Magnetics
6.0 Deviation of charged particle in magnetic field
6.0 Deviation of charged particle in magnetic field
Suppose a charged particle $q$ enters normally in a uniform magnetic field $\vec B.$ The magnetic field extends to a distance $x,$ which is less than or equal to radius of the path, that is $x \leqslant r.$
i. For $x \leqslant r$
The radius of path $$r = \frac{{mv}}{{qB}}$$And $$\sin \theta = \frac{x}{r}$$ii. For $x>r$$$r = \frac{{mv}}{{qB}}$$and deviation, $θ = 180^\circ$ as clear from the diagram.

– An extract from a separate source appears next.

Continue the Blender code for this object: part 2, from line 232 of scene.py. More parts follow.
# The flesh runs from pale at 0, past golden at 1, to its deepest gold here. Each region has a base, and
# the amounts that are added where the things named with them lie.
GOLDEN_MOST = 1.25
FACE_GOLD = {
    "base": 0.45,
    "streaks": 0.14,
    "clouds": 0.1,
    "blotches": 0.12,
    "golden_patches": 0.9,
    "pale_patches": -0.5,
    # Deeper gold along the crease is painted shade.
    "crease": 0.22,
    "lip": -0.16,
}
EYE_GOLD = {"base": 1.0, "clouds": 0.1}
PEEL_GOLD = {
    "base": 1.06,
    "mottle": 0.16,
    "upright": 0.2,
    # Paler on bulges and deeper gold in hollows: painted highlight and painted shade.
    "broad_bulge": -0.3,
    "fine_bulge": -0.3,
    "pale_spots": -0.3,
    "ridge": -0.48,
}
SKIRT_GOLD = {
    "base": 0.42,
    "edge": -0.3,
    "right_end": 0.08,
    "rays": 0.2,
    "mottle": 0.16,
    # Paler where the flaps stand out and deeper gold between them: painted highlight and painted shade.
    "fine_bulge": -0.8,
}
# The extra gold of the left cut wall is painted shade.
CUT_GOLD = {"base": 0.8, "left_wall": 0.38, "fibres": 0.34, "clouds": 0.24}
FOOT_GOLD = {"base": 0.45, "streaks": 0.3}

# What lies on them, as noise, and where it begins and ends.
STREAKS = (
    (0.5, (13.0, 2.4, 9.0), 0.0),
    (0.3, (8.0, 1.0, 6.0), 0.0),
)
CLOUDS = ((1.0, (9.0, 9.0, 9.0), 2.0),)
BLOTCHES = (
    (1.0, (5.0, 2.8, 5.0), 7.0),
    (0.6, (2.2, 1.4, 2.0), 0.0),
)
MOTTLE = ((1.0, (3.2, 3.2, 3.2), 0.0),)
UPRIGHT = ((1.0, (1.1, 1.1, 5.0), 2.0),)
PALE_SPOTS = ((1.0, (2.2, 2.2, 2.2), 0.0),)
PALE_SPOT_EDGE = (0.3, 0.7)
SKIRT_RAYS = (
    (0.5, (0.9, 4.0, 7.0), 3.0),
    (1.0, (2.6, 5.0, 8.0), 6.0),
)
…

iii. If particle moves for time t inside the field, then$$\theta = \omega t$$$$\theta = \left( {\frac{{Bq}}{m}} \right)t$$
As, $$\alpha = \frac{q}{m}$$$$\therefore \quad \theta = B\alpha t$$
iv. Velocity of particle $:-$
We have $$\theta = {B_0}\alpha t,$$ $$r = \frac{{{v_0}}}{{\alpha {B_0}}}$$Velocity of particle at any time $t,$$$\vec v = {v_x}\hat i + {v_y}\hat j$$$${\vec v_0} = {v_0}\cos \theta \;\hat i + {v_0}\sin \theta \;\hat j$$On substituting the value of $\theta,$ we have
Or$$\vec v = {v_0}\cos \left( {{B_0}\alpha t} \right)\;\hat i + {v_0}\sin \left( {{B_0}\alpha t} \right)\;\hat j$$
v Position of particle $:-$$$\vec r = x\hat i + y\hat j$$$$\vec r = r\sin \theta \;\hat i + \left( {r - r\cos \theta } \right)\hat j$$$$\vec r = r\left[ {\sin \theta \;\hat i + 1\left( {r\cos \theta } \right)\hat j} \right]$$$$\vec r = \frac{{{v_0}}}{{{B_0}\alpha }}\left[ {\sin \left( {{B_0}\alpha t} \right)\hat i + \left\langle {1 - r\cos \left( {{B_0}\alpha t} \right)} \right\rangle \hat j} \right]$$